На следующий день работа закипела. На дороге саперные части засыпали выбоины щебенкой, а в некоторых местах делали совершенно новое дорожное полотно. На полигоне строили блиндажи и очищали участок, намеченный для огневых позиций. Славно работали саперы. Площадку под огневую позицию подготовили очень быстро, и Дроздов приказал устанавливать на ней все орудия, причем каждому орудию было указано его место. К этому времени для проведения стрельб прибыли команды строевых артиллерийских частей. Каждый день они занимались изучением материальной части и тренировкой в обслуживании орудий. 10 июня вся материальная часть, кроме «желтенькой» пушки, была выдвинута на боевые позиции, а «желтенькая» осталась в сарае, взаперти.
На позиции пушки располагались в таком порядке: на правом фланге, откуда должен был начаться осмотр, — 76-миллиметровая универсальная пушка Кировского завода, рядом с ней — наша полууниверсальная пушка Ф-20, дальше — Ф-22 со складными станинами. За нашими пушками стояли 76-миллиметровая полууниверсальная пушка К-25, 76-миллиметровая дивизионная пушка, изготовленная по чертежам, снятым с образца шведской системы «Бофорс», еще дальше — другие новые пушки и гаубицы. Длина позиции была огромна. Около каждого орудия копошился орудийный расчет, рабочие и конструкторы. Одни изучали, другие обучали.

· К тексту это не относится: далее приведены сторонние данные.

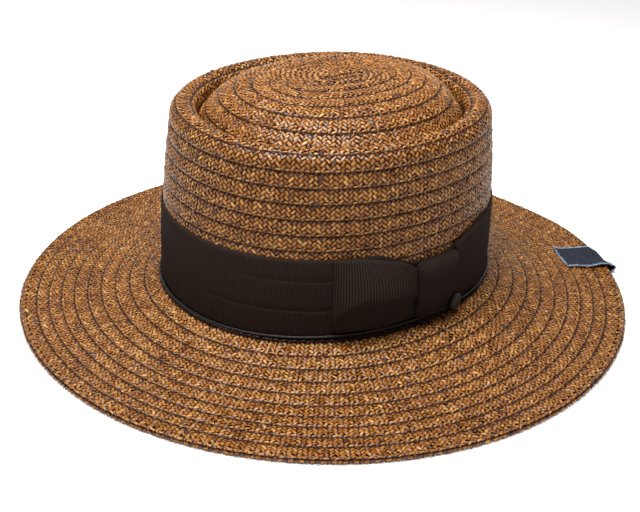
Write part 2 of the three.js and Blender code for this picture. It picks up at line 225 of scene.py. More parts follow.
def wall_size(height):
    share = (height - FOOT_HEIGHT) / (RIM_HEIGHT - RIM_RADIUS - FOOT_HEIGHT)
    swell = CROWN_BULGE * 4 * share * (1 - share)
    width = CROWN_HALF_WIDTH + (TOP_HALF_WIDTH - CROWN_HALF_WIDTH) * share + swell
    length = CROWN_HALF_LENGTH + (TOP_HALF_LENGTH - CROWN_HALF_LENGTH) * share + swell
    return width, length


def at_wall(azimuth, height, out):
    width, length = wall_size(height)
    x, y = on_oval(azimuth, width + out, length + out, CROWN_SQUARENESS)
    return np.stack([x, y, height + CROWN_PITCH * y], axis=-1)


# The crown's profile, from the middle of the tip outwards and down to the foot. Each station
# holds the oval's half width and half length, its height and its shift to the back.
def tip_profile():
    depth = TIP_HEIGHT - (RIM_HEIGHT - GROOVE_DEPTH)
    half_width = TOP_HALF_WIDTH - TIP_INSET
    half_length = TOP_HALF_LENGTH - TIP_INSET
    share = np.linspace(TIP_EYE / half_width, 1, 40)
    widths = half_width * share
    lengths = TIP_SLIT / 2 + (half_length - TIP_SLIT / 2) * share
    heights = TIP_HEIGHT - depth * share ** TIP_FALL
    return np.stack([widths, lengths, heights, TIP_SHIFT * (1 - share)], axis=-1)


def rim_profile():
    angle = np.linspace(math.pi, 0, 24)
    inset = RIM_RADIUS * (1 - np.cos(angle))
    heights = RIM_HEIGHT - RIM_RADIUS + RIM_RADIUS * np.sin(angle)
    crest = np.stack([TOP_HALF_WIDTH - inset, TOP_HALF_LENGTH - inset, heights, 0 * angle], axis=-1)
    down = np.linspace(RIM_HEIGHT - RIM_RADIUS, FOOT_HEIGHT, 50)[1:]
    width, length = wall_size(down)
    wall = np.stack([width, length, down, 0 * down], axis=-1)
    floor_size = (TOP_HALF_WIDTH - GROOVE_INSET, TOP_HALF_LENGTH - GROOVE_INSET)
    return np.concatenate([[(*floor_size, RIM_HEIGHT - GROOVE_DEPTH, 0)], crest, wall])


def arc_lengths(across, up):
    return np.concatenate([[0], np.cumsum(np.hypot(np.diff(across), np.diff(up)))])


TIP = tip_profile()
RIM = rim_profile()
GROOVE = RIM[0]


def ring_point(azimuth, width, length, height, shift):
    x, y = on_oval(azimuth, width, length, CROWN_SQUARENESS)
    return np.stack([x, y + shift, height + CROWN_PITCH * y], axis=-1)


# Gives the arc length of a profile, and a function that finds points on it by that length.
def at_profile(profile):
    arc = arc_lengths(profile[:, 0], profile[:, 2])

    def place(azimuth, distance):
        values = [np.interp(distance, arc, profile[:, column]) for column in range(4)]
        return ring_point(azimuth, *values)

    return arc[-1], place


def smoothstep(value, low, high):
    share = np.clip((value - low) / (high - low), 0, 1)
    return share * share * (3 - 2 * share)


def unit(vectors):
    return vectors / np.linalg.norm(vectors, axis=-1, keepdims=True)


# The face of a surface at each point: its direction round the hat, and its normal.
def surface_frame(place, azimuth, distance, side):
    nudge = 0.002
    round_the_hat = unit(place(azimuth + nudge, distance) - place(azimuth - nudge, distance))
    outwards = place(azimuth, distance + 0.4) - place(azimuth, distance - 0.4)
    normal = unit(np.cross(outwards, round_the_hat)) * side
    return round_the_hat, normal


FLOAT_KIND = 0
EDGE_LONG = 1
EDGE_SHORT = 2
# SEAM_SHADOW floats are near-black strips of painted shadow, laid just outside a free edge.
SEAM_SHADOW = 3


def row_rise(behind, width, lift):
    level = np.clip(1 - behind / np.maximum(width, 1), 0, 1)
    crowned = level + ROW_CROWN * 4 * level * (1 - level)
    return lift * crowned - 0.4 * lift * np.exp(-np.maximum(behind, 0) / 0.7)


# shift along the row in crossings of four, distance behind the free edge, turn and kind
ROW_BORDER = (
    (0.5, 0.55, 0.10, EDGE_LONG),
    (0.0, 0.15, 0.25, EDGE_SHORT),
    (0.25, -0.62, 0.22, SEAM_SHADOW),
    (0.75, -0.62, 0.22, SEAM_SHADOW),
)


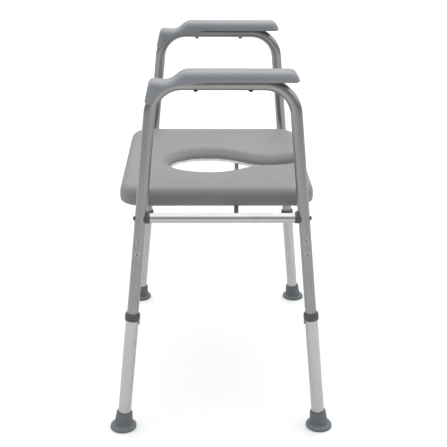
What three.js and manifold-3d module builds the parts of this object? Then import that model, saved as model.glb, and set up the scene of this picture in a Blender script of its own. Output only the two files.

Отсутствие «желтенькой» пушки меня прямо-таки резануло по сердцу. На мой вопрос Горшкову, почему не поставили «желтенькую», тот ответил, что причины ему неизвестны: спрашивал у Дроздова, но тот отмахнулся и ничего толком не сказал. Я побежал к Дроздову.
— Почему вы распорядились не устанавливать на позиции нашу третью пушку?
Он заявил, что не может ее поставить.
— И так стоят две ваши пушки, вполне достаточно. Нет нужды ставить еще третью.
Мои объяснения и просьбы успеха не имели. На следующий день на полигон прибыл начальник Артиллерийского управления, он же заместитель начальника Вооружения, комкор Ефимов. Я обратился к нему с просьбой поставить «желтенькую» на позицию. Он отказал. 13 июня приехал на полигон Тухачевский. Он тоже отказал. Очень было досадно. Что еще можно сделать? У него власть, у меня только просьба. У него на петлицах по четыре ромба, а у меня только две «шпалы». Кого же еще просить? Ведь это главные устроители смотра. Остается только обратиться к Ворошилову, но его здесь нет. А мне было известно, что смотр намечен на 14 июня. После отказа Тухачевского я испытывал состояние, близкое к отчаянию. В самом деле, можно ли было спокойно отнестись к тому, что созданное нашим коллективом с таким трудом, с таким напряжением перечеркивалось одним махом даже без объяснения причин. Видя всю безвыходность нашего положения, я заявил Тухачевскому, что при докладе руководителям партии и правительства скажу, что нашу третью пушку закрыли в сарае и все мои просьбы вплоть до обращенных лично к Начальнику Вооружения не привели к положительному результату.
— Так и скажете? — спросил Тухачевский.
— Да, так и скажу.
— Хорошо, мы поставим вашу третью пушку, но стрелять из нее не будем.
— Согласен.
Не мог я настаивать на стрельбе, потому что прочность ствола мы не успели проверить. Мало ли что может случиться!
«Желтенькую» поставили рядом с другой нашей Ф-22.
В этот день Тухачевский предложил Магдасееву, начальнику КБ одного артиллерийского завода, и мне ехать в Москву в его машине. В дороге Тухачевский обратился ко мне с вопросом, как я расцениваю динамореактивную артиллерию, иначе говоря, безоткатные орудия.
Я ответил приблизительно так: безоткатные орудия имеют то преимущество, что при одинаковой мощности они легче классических пушек. Но у них есть и ряд недостатков, при этом существенных, которые совершенно исключают возможность создания всей артиллерии на этом принципе. Динамореактивный принцип не годится для танковых пушек, казематных, полуавтоматических и автоматических зенитных, потому что при выстреле орудийный расчет должен уходить в укрытие — специально вырытый ровик. По этой же причине динамореактивный принцип не годится и для дивизионных пушек: они не смогут сопровождать пехоту огнем и колесами. Безоткатные пушки могут и должны найти широкое применение, но только как пушки специального назначения.